Statistical research methods of the kind advocated by Fiennes and Berger have status and respectability but that doesn’t necessarily make them the best, certainly it doesn’t make them the only, ones we can use. There is nothing to stop us using representational measures to assess the effectiveness of our social programmes. Indeed, the authors hint at this in passing by approving the collection of feedback.

Using measures that are responsive to the messiness of our ‘systems’ and the reality of human aspiration to account for our impact, now that would be truly revolutionary.

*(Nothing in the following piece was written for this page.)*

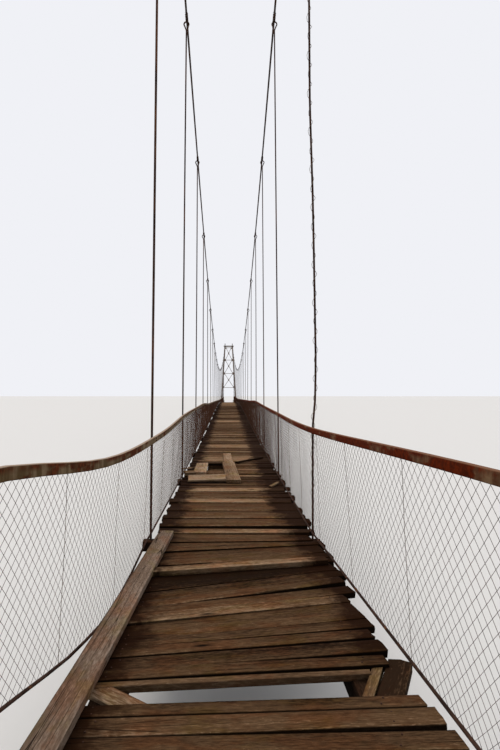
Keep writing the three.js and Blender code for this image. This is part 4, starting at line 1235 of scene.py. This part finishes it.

Genevieve Maitland Hudson is a researcher and consultant. She works with the consultancy Osca. Email gmhudson@osca.co


Footnotes

  1. ^ Bruno Latour, Science in Action (Harvard University Press, 1987)

Comments (4)

Gen Maitland Hudson

Ok. I get you. Without going into too much detail in BTL comments I guess I would say I do disagree, and my interests are no more vested than yours I don't think, but obviously vested to some degree. My points of contention would be: a) the scientific method (whether it is "unbiased" and free from the kinds of problems that come with practice-based measurement), b) the transferability of the scientific method to social programmes c) the definition of "misleading" in this context and whether or not experimental and quasi-experimental research does a better job of directing spending on its own. Admittedly, being argumentative, I could probably come up with some others if pushed...


Caroline Fiennes

What I'm saying is this. It's really not radical at all. Resources should be allocated to: - problems which the intended beneficiaries (whatever we choose to call them) think are priorities. That is a role for feedback. and - effective responses to those problems. Discerning which interventions are effective and which just *sound effective* is hard - really hard. It needs what you call 'statistical research methods' (I would call it 'the scientific method' though I suspect we mean the same thing). That discernment - i.e. research into impact - needs to be good quality. That's basically all I'm saying. Not all impact research is good quality - that is, some is bad quality i.e, gives misleading answers which cause us to misspend our resources. The chance of research being poor quality (i.e, dangerously misleading) are higher if (a)it's done on too small a budget (b)it's done by people who aren't skilled at doing it, and/or (c)it's done by people who are biased, e.g, who have a strong vested interest in finding a particular answer (e.g., because the survival of their employer depends on it). I'm not saying that non-profits *in principle* can't do good quality research; rather that it's a lot to expect of them to unbiased-ly assess themselves, and furthermore if one looks at their impact research, it is often weirdly positive. A funder said to me on this: "of course we don't trust it... it all seems to be implausibly positive". {in www.giving-evidence.com/info-infrastructure} On quality, I refer you to the fact that (the last time I looked) none of the evaluations assessed by Project Oracle had reached beyond its level three, which in social science terms isn't terribly exacting. I'm really surprised if anybody (who isn't a vested interest...) disagrees with this if they've understood it!


Gen Maitland Hudson

And a v. good thing, although I reckon still not enough to guarantee the quality of the evidence. But is it then not so much the independence as the expertise you're advocating?


Caroline Fiennes

Hey Gen Yes, you're right: I certainly don't think that a consultant or anybody else paid by an NGO is independent of that NGO. It's for that reason that health studies (i.e., studies in the field which has thought hardest about all this) are often required to state who funded them.